Reflections on Suffering and Loss
For my family and I, this past year was the most painful and difficult we’ve ever experienced. We suffered deep loss and grief. It’s hard to describe the intensity of it. I remember many nights, lying on the floor, thinking I would surely die from the agonies of a broken heart. It literally felt like my heart was being torn apart. Grief is a physical thing. You feel it in your bones and body.
But in those moments of complete vulnerability, I felt the presence and comfort of God as never before. I felt like a little child being held by my Heavenly Father. Psalm 56:8 says that God “keeps count of our night-time tossings, and puts our tears in a bottle.” It’s an expression of His deep care for us. He is not indifferent to our suffering. Our tears matter to God.
One verse that has been very precious to me is Psalm 126:5 – “those who sow in tears shall reap with shouts of joy.” The Bible says, every tear is a seed. Time sows the seeds. And then, one day, all those tears shed in agony will produce a vast harvest of joy, beyond counting. This is the promise of Scripture. We see the first installment of it in the resurrection of Jesus Christ.

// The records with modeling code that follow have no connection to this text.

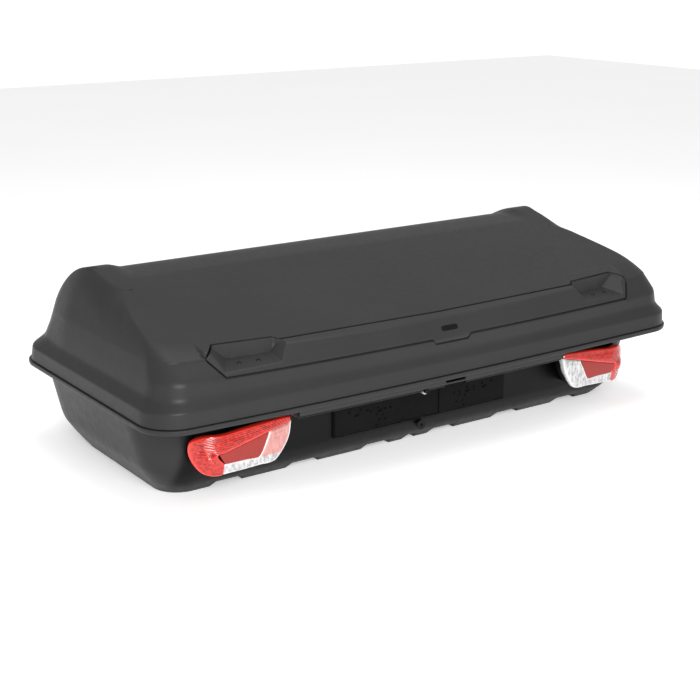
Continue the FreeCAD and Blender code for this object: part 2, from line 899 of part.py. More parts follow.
def strip_prism(grow, inside, outside):
    """The strip's outline, grown by a margin, pushed through the lid's front edge."""
    half = size.strip_half_length
    low = size.strip_low_bow
    rise = size.strip_top_rise
    notch = size.tongue_half_width
    right = [
        (half - 4, low),
        (half + size.strip_tip, low + 49),
        (half - 5, low + 81),
        (size.pocket_start + 12, low + 74),
        (size.pocket_start, rise + 6),
    ]
    corners = [on_strip(x, up, -inside) for x, up in right]
    corners_left = [on_strip(-x, up, -inside) for x, up in reversed(right)]
    top_middle = on_strip(0, rise, -inside)
    edges = [Part.LineSegment(start, end).toShape() for start, end in zip(corners, corners[1:])]
    edges.append(Part.Arc(corners[-1], top_middle, corners_left[0]).toShape())
    edges += [Part.LineSegment(start, end).toShape() for start, end in zip(corners_left, corners_left[1:])]
    edges.append(Part.Arc(corners_left[-1], on_strip(0, 0, -inside), corners[0]).toShape())
    wire = Part.Wire(edges)
    if grow:
        wire = wire.makeOffset2D(grow)
    body = Part.Face(wire).extrude(STRIP_OUT * (inside + outside))
    tongue = Part.makePolygon([
        on_strip(-notch - grow, 6, -inside),
        on_strip(-notch + 9 - grow, -8 - grow, -inside),
        on_strip(notch - 9 + grow, -8 - grow, -inside),
        on_strip(notch + grow, 6, -inside),
        on_strip(-notch - grow, 6, -inside),
    ])
    return body.fuse(Part.Face(tongue).extrude(STRIP_OUT * (inside + outside)))


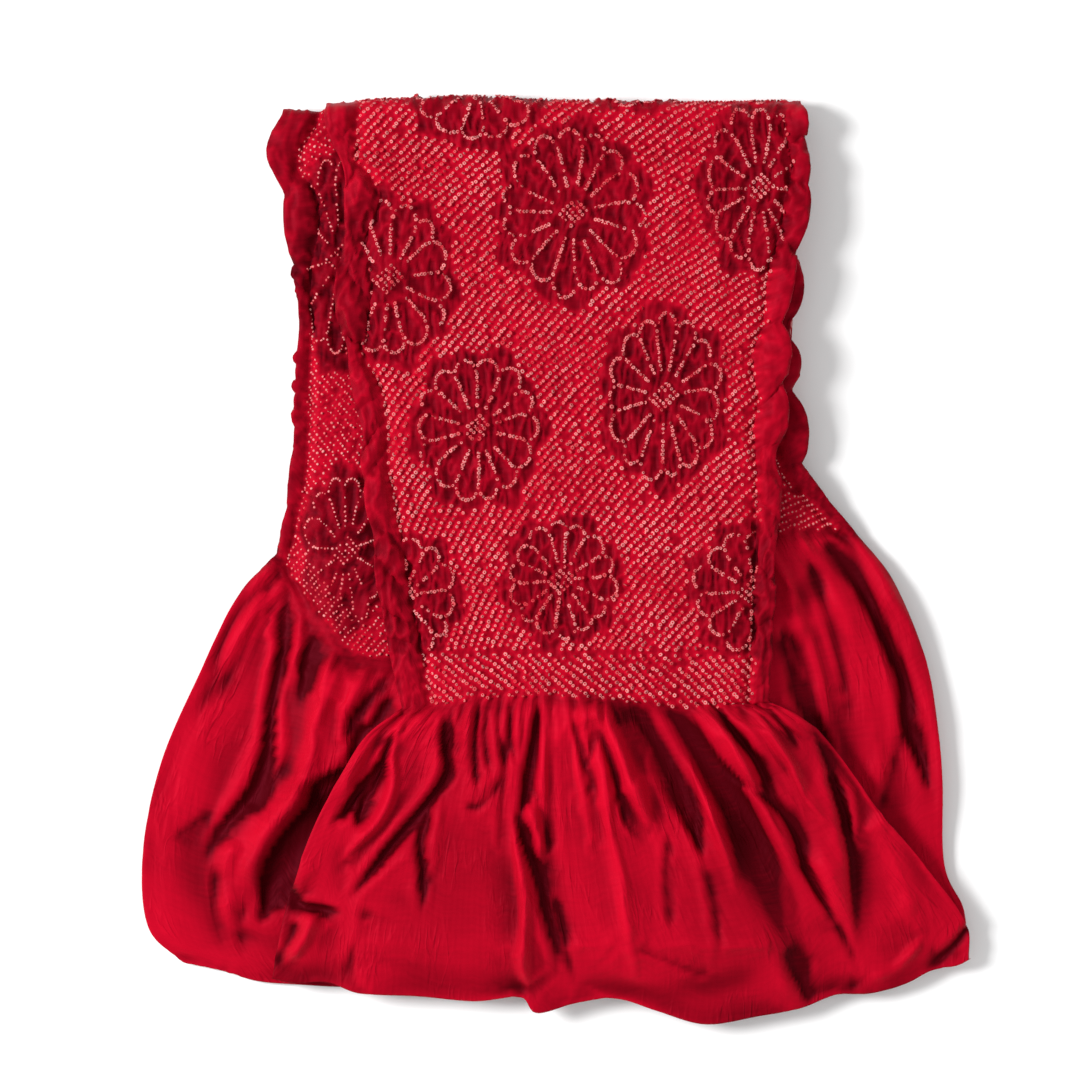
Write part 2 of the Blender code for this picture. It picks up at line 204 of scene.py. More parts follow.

This gives me great comfort and hope.
Suffering can never destroy believers; it only ennobles and deepens the soul. It enlarges the heart’s capacity to receive Christ. It produces compassion for fellow sufferers. It gives grace and humility, which makes us useful for the Kingdom of God. And ultimately, when borne with patience and resilient joy, it gives God glory as all-sufficient and all-satisfying.